Машина Enigma G312 была украдена прямо из экспозиционного зала, где хранилась в незапирающемся стеклянном ящике, в один из тех редких дней, когда музей открывают не только для специалистов, но и для праздных посетителей. Поскольку произошло это как раз накануне установки инфракрасной охранной сигнализации, полиция заподозрила, что в краже замешан кто-то из сотрудников музея. Эти же подозрения укрепила и подброшенная на следующий день издевательская записка, где винить в пропаже предлагалось «невежественную и невнимательную к вопросам безопасности» директрису музея Кристину Лардж.
Было известно, что в музее уже несколько лет идет затянувшаяся склока между директором и советом попечителей, но, увы, все поиски, предпринятые полицией в последующие месяцы, оказались совершенно безрезультатными. Однако затем, в конце сентября того же года Кристине Лардж стали приходить письма, предлагающие вернуть пропажу в целости и сохранности, но в обмен на выполнение определенных условий, поскольку новый владелец машины приобрел ее по неведению.
Послания, а затем и несколько телефонных звонков на дом миссис Лардж непременно содержали своеобразное кодовое слово «Иншалла», то есть «воля аллаха» по-арабски. Звонивший говорил с сильным арабским акцентом и неестественно-механическими интонациями, отчего эксперты полиции пришли к выводу, что заготовленный заранее текст зачитывал, вероятно, неангличанин. Письма же с требованием выкупа были составлены в чрезвычайно витиеватых выражениях вроде такого «непреднамеренно вовлеченная персона (то есть новый владелец) не имеет своим конечным желанием навредить ни вашей августейшей особе, ни кому-либо еще в удовольствии вновь лицезреть (утраченную „Энигму“)». В письме содержалось требование выплатить «невинной персоне» 25 тысяч фунтов стерлингов и гарантировать иммунитет от преследований со стороны закона.
Поскольку дирекция музея по настоянию полиции не торопилась с уплатой выкупа, шантажист начал нервничать и, решив ускорить события, в середине октября отослал по почте ящик с шифратором ведущему ночных новостей Би-би-си Джереми Пэкстону. Однако в машине недоставало самого ценного – шифрующих дисков-роторов, которые, собственно, и делали аппарат уникальным. При этом неизвестный по-прежнему требовал в обмен на роторы возместить ему издержки в размере 25 тысяч, в противном же случае угрожал ценные детали уничтожить.

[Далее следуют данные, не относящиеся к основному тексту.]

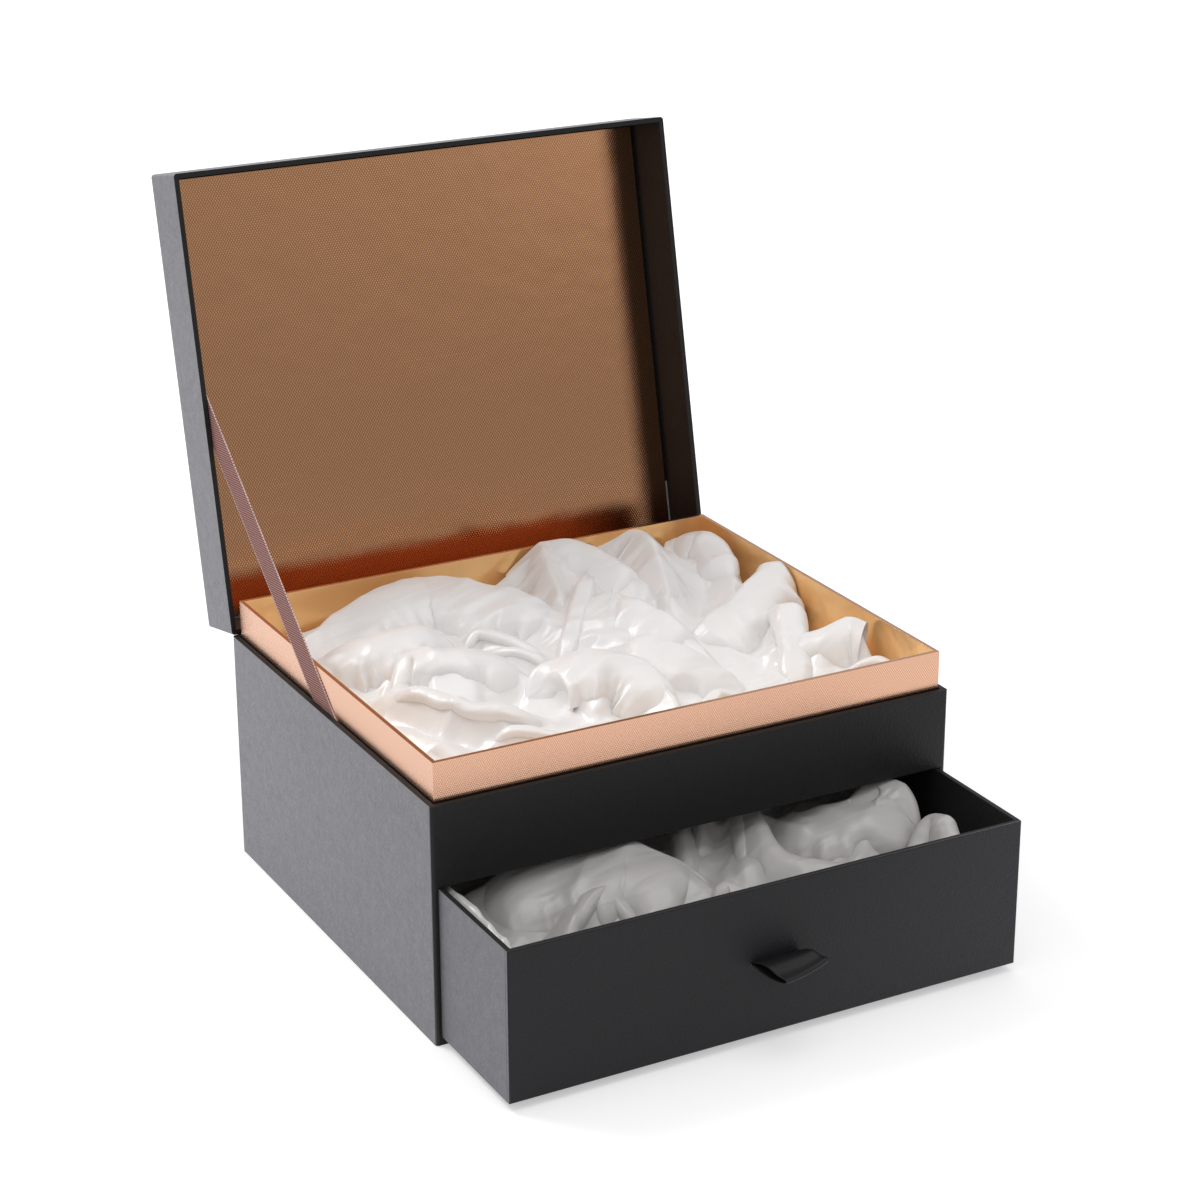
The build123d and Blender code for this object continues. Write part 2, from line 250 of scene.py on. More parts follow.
def leatherette(name, base, light, rough, level, painted_sheen, grain=1.0):
    """Grained paper with a painted sheen: a paler base colour that grows on outward faces seen at
    a low angle.
    """
    m = Nodes(name)
    at = m.coords()
    pebble = m.voronoi(at, 950 / grain, "SMOOTH_F1")
    wrinkle = m.noise(at, 520 / grain, 4.0, 0.6, 0.6)
    fine = m.noise(at, 2600 / grain, 2.0, 0.5)
    height = m.math("ADD", m.math("MULTIPLY", pebble, 0.9), m.math("MULTIPLY", wrinkle, 0.9))
    height = m.math("ADD", height, m.math("MULTIPLY", fine, 0.25))
    shade = m.ramp(m.math("MULTIPLY", height, 0.6), ((0.2, 0.0), (0.85, 1.0)))
    cloud = m.noise(at, 14.0, 3.0)
    tone = m.colour(shade, base, light)
    tone = m.colour(m.math("MULTIPLY", cloud, 0.25), tone, tuple(c * 1.5 for c in base))
    # Painted sheen: outward faces get a paler base colour by the slant of the view, in place of
    # light from the side
    facing = m.ramp(m.add("ShaderNodeLayerWeight").outputs["Facing"], ((0.25, 0.0), (0.75, 1.0)))
    place, normal = m.add("ShaderNodeSeparateXYZ"), m.add("ShaderNodeSeparateXYZ")
    m.put(place.inputs[0], at)
    m.put(normal.inputs[0], m.coords(kind="Normal"))
    along_x = m.math("MULTIPLY", place.outputs[0], normal.outputs[0])
    along_y = m.math("MULTIPLY", place.outputs[1], normal.outputs[1])
    outward = m.math("GREATER_THAN", m.math("ADD", along_x, along_y), OUTWARD_FROM)
    blotch = m.noise(at, 210.0, 3.0, 0.6)
    # The painted sheen is patchy with the grain and a blotchy noise
    painted_sheen_patches = m.math("ADD", m.math("MULTIPLY", shade, 0.5), m.math("MULTIPLY", blotch, 0.5))
    strength = m.math("MULTIPLY", m.math("MULTIPLY", facing, outward), m.math("ADD", painted_sheen_patches, 0.5))
    tone = m.colour(strength, tone, painted_sheen)
    roughness = m.math("ADD", m.math("MULTIPLY", shade, 0.12), rough)
    return m.finish(
        Base_Color=tone,
        Roughness=roughness,
        Specular_IOR_Level=level,
        Normal=m.bump(height, 0.55, 0.00028),
    )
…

К этому времени с шантажистом был организован канал связи через журналистов газеты The Sunday Times. Таинственная «персона» звонила журналистам с изложением своих новых требований, а ответы на них по совету полиции публиковались в специальной колонке The Times. В конце концов, переговоры добрались до кульминационной точки. Словно в каком-нибудь дешевом детективном романе, было наконец решено, что выкуп в виде пачек 50-фунтовых банкнот будет зарыт в одной из могил на кладбище городка Лонгфорд в графстве Дербишир. Оставалось лишь уточнить дату «обмена», но во время последнего телефонного звонка в Sunday Times шантажист был арестован полицией непосредственно в одной из телефонных будок Лейчестершира.
Злоумышленником оказался некто Деннис Йейтс, вполне респектабельный 57-летний антиквар, «примерный супруг и отец троих детей», специализировавшийся на торговле предметами эпохи второй мировой войны. При обыске в доме Йейтса полиция не нашла драгоценных роторов, однако обнаружила рукопись, в которой антиквар описывал свою версию истории с похищением «Энигмы» из музея. Эту статью Йейтс намеревался продать газетчикам, а из текста ее следовало, что похищение машины было частью целого заговора с целью смещения директора музея Кристины Лардж.
Для самой же грязной и опасной работы был нанят местный воришка-профессионал. Антиквара ко всем этим склочным делам привлекли на предмет реализации товара, и тот нашел подходящего покупателя – некоего весьма высокопоставленного деятеля из Индии, ведущего чрезвычайно замкнутый образ жизни. Достаточно очевидно, что и антиквар, и покупатель вполне отчетливо понимали криминальное происхождение редкого товара, однако предпочли закрыть на это глаза… Но вся сделка пошла наперекосяк, когда истинную стоимость похищенного узнал из прессы сам воришка. Он затребовал более достойную оплату за оказанные услуги, а индийский «Хозяин» (как именовал его Иейтс) не только отказался доплачивать, но и вообще вышел из игры, едва забрезжила опасность огласки.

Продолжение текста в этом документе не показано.